At that point, stubbornly insisting on DIY can waste time and allow damage to grow. It is one thing to repaint a room unevenly and learn from it. It is another to allow wiring damage or structural chewing to go on while you try one more homemade trick that a family member mentioned.

Balancing comfort, nostalgia, and real protection

There is a quiet conflict that many people feel but do not say out loud. They want their home to feel like the homes they remember from childhood, but they also want the safety and cleanliness that we expect now. It can feel like you are choosing between being relaxed and being cautious.

I do not think that is fully accurate. You do not need a smart sensor in every corner or plastic covers on every surface. You also do not need to accept scratching sounds as a permanent background noise. What you may need is a bit more structure than your grandparents had, without losing the warmth.

For example, you can:

  • Keep a vintage bread box on the counter, but actually close it and clean under it
  • Use old-style storage tins for flour and sugar, with tight lids
  • Have quilts and blankets on display, but keep spares in sealed bins
  • Enjoy open windows when weather allows, but keep screens in good condition

These are small merges between style and sense. You keep the visual and emotional cues that remind you of earlier times, but under that, your habits match what we now understand about pests and health.

Questions and answers on nostalgic homes and rodent control

Q: My parents never worried about rodents this much.

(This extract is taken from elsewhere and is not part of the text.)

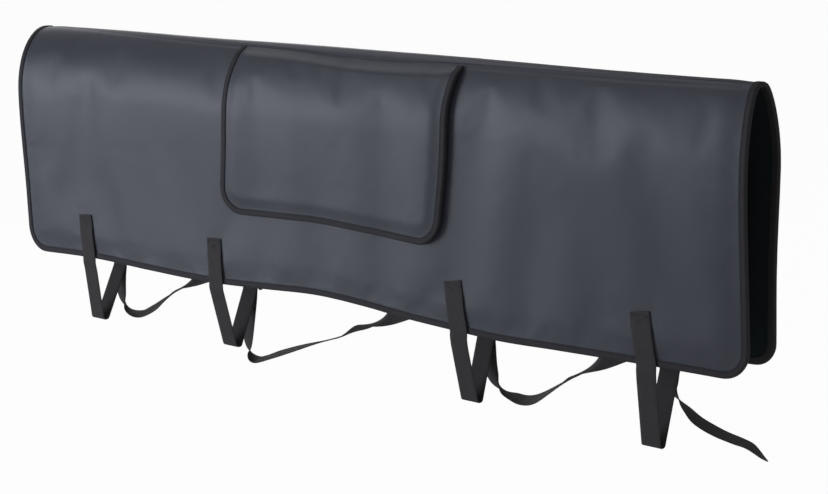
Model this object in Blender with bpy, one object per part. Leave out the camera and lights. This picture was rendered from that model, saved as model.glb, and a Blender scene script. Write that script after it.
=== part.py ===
"""Padded cover that hangs over a pickup tailgate so that bikes can lean on it.

X runs along the tailgate, -Y is the outer side that faces the road, +Y is the
bed side, +Z is up.  The origin lies on the underside of the lining, at the
middle of the flat strip that rests on the top edge of the tailgate.

Every sheet is drawn flat, as it was cut: x across the width, t along the cloth
from the front hem, over the crest, to the rear hem.  fold_point() then bends
the flat cut over one section, at a depth d above the inner face of the lining,
so layers that lie on each other keep their gap wherever they are bent.
"""
from bisect import bisect_right
from math import atan2, ceil, cos, hypot, pi, sin, sqrt, tan

import bmesh
import bpy
from mathutils import Vector

for old_object in list(bpy.data.objects):
    bpy.data.objects.remove(old_object)

# Overall size and the folded section, inner face of the lining
WIDTH = 1.372
FRONT_DROP = 0.3553
REAR_DROP = 0.3520
CROWN_FLAT = 0.008
FRONT_BELLY = 0.0293
FRONT_BELLY_DEPTH = 0.097
FRONT_HEM_OUT = 0.0213
REAR_BELLY = 0.0283
REAR_BELLY_DEPTH = 0.103
REAR_HEM_OUT = 0.0235
FRONT_SHOULDER = 0.008
REAR_SHOULDER = 0.010
BELLY_ROUND = 0.052
HEM_STRAIGHT = 0.085
HEM_LEAN = 0.007
HEM_EASE = 0.070
CORNER_RADIUS = 0.040
TURN_PER_FACET = 7 * pi / 180
LONGEST_FACET = 0.060
CURVE_STEPS = 240

# Layers, from the tailgate outwards
FIT = 0.0003
LINING = 0.0012
FOAM = 0.0060
COVER = 0.0009
TAPE = 0.0008
TAPE_LEG = 0.011

# The seam pinches the foam under the tape, so that both legs lie flush
PINCH_BEYOND_LEG = 0.001
PINCH_RAMP = 0.018

# Window in the front panel that gives a hand the tailgate latch
WINDOW_WIDTH = 0.250
WINDOW_HEIGHT = 0.085
WINDOW_BELOW_CREST = 0.090
WINDOW_RADIUS = 0.020
WINDOW_TAPE_LEG = 0.009

# Padded flap that hangs over the window
FLAP_WIDTH = 0.425
FLAP_DROP = 0.256
FLAP_SEAM_BELOW = 0.010
FLAP_SEAM_DEPTH = 0.010
FLAP_RISE = 0.026
FLAP_RISE_STEPS = 5
FLAP_PINCH = 0.85
FLAP_RADIUS = 0.042
FLAP_LINING = 0.0008
FLAP_FOAM = 0.0050

# Hook and loop strips between the flap and the panel
GRIP = 0.0012
GRIP_WIDTH = 0.025
GRIP_SIDE_LENGTH = 0.090
GRIP_HEM_LENGTH = 0.260
GRIP_IN = 0.018

# Webbing straps that pass under the tailgate
WEB_WIDTH = 0.030
WEB = 0.0015
END_STRAPS_IN = (0.148, 0.153)
MIDDLE_STRAPS_X = (-0.236, 0.230)
LOOP_DEPTH = (0.101, 0.101, 0.109, 0.116)
LOOP_Y = -0.005
LOOP_RADIUS = 0.0045
ANCHOR_TOP = 0.0695
ANCHOR_SEWN = 0.020
STRAP_ROUND = 0.030
STRAP_REST = 0.006

# Ladder buckles on the rear hem
BAR_RADIUS = 0.0020
BAR_PITCH = 0.0092
TURN_SHARE = 0.98
BUCKLE_DROP = 0.0010
RAIL_WIDTH = 0.0036
RAIL_DEPTH = 0.0056
RAIL_OVERHANG = 0.0032
RAIL_BEVEL = 0.0008
TAB_SEWN = 0.022
TAB_CLEAR = 0.006
TAB_WEB = 0.0012

ARC_SEGMENTS = 8
BAR_SEGMENTS = 12
TURN_PER_STRAP_FACET = 18 * pi / 180
SHARP_EDGE = 30 * pi / 180

# Levels or places nearer to each other than this are one and the same
SAME = 1e-6


def smooth_step(value):
    """Ease from 0 to 1 with no corner at either end."""
    value = min(1.0, max(0.0, value))
    return value * value * (3 - 2 * value)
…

Am I overreacting?

A: Possibly in feeling guilty, but not in wanting them gone. Your parents may not have had as much information, or they might have tolerated issues you did not see. You have more options and more knowledge now, so it is reasonable to act on it, without turning your home into a laboratory.

Q: Does sealing my house ruin its character?

A: In most cases, no. Good sealing work normally happens in places that are either hidden or already a bit rough. Roof vents, utility entries, crawl space edges. You keep the visible charm and strengthen the parts that were quietly causing problems. If you ever feel a solution looks out of place, you can ask for a different material or a more discreet method.

Q: Is it possible to keep nostalgic storage boxes without risking damage?

A: You can keep old trunks and wooden chests, but treat them more as outer shells. Store the delicate items inside modern sealed containers, then place those containers inside the old piece. From the outside, the look stays the same. Inside, rodents cannot reach what matters.

Q: How often should I check my attic or storage if I want to stay relaxed, not obsessed?

A: For most Dallas homes, a careful look two or three times a year is enough, plus extra checks if you hear new noises. Pair it with seasonal tasks you already do, like changing filters or switching out holiday decor. That way it becomes part of your normal rhythm, not a constant worry.

Q: Can I ever get back to that feeling of not thinking about rodents at all?

A: You might always keep a slight awareness once you have dealt with a problem, but you can get close. After a proper inspection, sealing, and some months of quiet, most people ease back into their old comfort. The trick is to let your routines quietly protect you in the background so your attention can go back to what you actually care about: the sounds, smells, and small rituals that make your home feel, once again, like the kind of place where you can leave a pie to cool and only worry about who gets the first slice.